Das wird selbst Sebastian Junger, der am Drehbuch zum Film nicht beteiligt gewesen ist und den die Klage nicht trifft, zu viel, er ist über die Kritik der Angehörigen "verblüfft": "Ich habe ehrlich gesagt keinen Schimmer, wovon die reden. Es gibt da eine Szene, wo er im Schiff bleibt, als es sinkt, und es klar ist, daß sie sowieso keine Hoffnung mehr haben. Ich glaube, daß dies keine Anspielung darauf ist, was Tyne persönlich dachte, sondern eher auf die maritime Tradition, daß ein Kapitän mit seinem Schiff untergeht.
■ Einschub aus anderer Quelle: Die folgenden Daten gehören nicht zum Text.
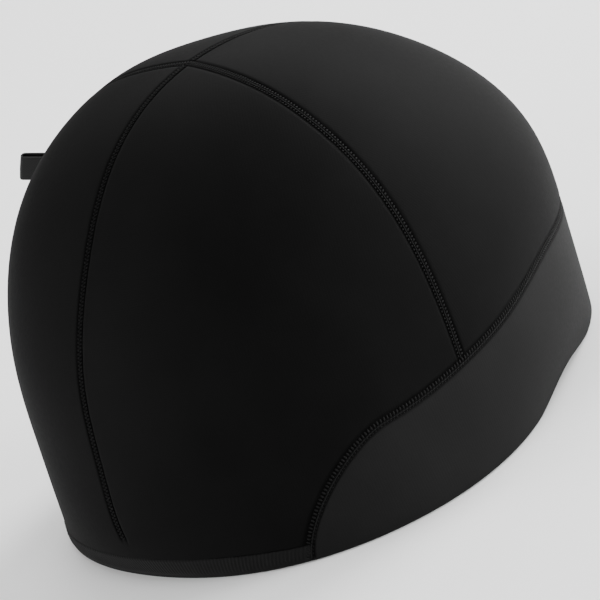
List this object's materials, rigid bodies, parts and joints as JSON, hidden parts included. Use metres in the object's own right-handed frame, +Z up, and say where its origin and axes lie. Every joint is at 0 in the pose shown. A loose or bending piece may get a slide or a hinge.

Für mich kam er als ein sehr guter, sehr sorgsamer Kapitän rüber, der in eine Situation geriet, die das Boot nicht mehr bewältigen konnte."

Time Warner veröffentliche vorgestern eine Erklärung, in welcher sie abstreiten, daß sie die überlebende Ehefrau Jodi und die zwei Töchter Tynes, Billie-Jo und Erica, um Erlaubnis für die Realisation des Film hätten fragen müssen, außerdem werde Tyne in kein negatives Licht gerückt: "Wir sind absolut anderer Meinung, was die Behauptung der Kläger betrifft, der Film bringe Mr Tyne in Verruf oder beschädige sein Andenken." Das Studio werde den Ersten Verfassungszusatz über die Meinungsfreiheit, der hier tangiert werde, "nachdrücklich verteidigen".

Der Anwalt der Tynes wendet dagegen ein: "Fiktion als Fiktion ist von der Redefreiheit geschützt. Fiktion, die sich als Fakt maskiert, ist nicht geschützt." Die Familie verlangt nun eine Entschädigung in ungenannter Höhe von dem Filmstudio und eine Einstweilige Verfügung gegen die weitere Aufführung des Films und den Verkauf von Werbeartikeln. Dazu will man noch, da ist einem das Geld dann doch nicht zu schäbig, eine Beteiligung am Gewinn des enorm erfolgreichen Wolfgang Petersen-Films.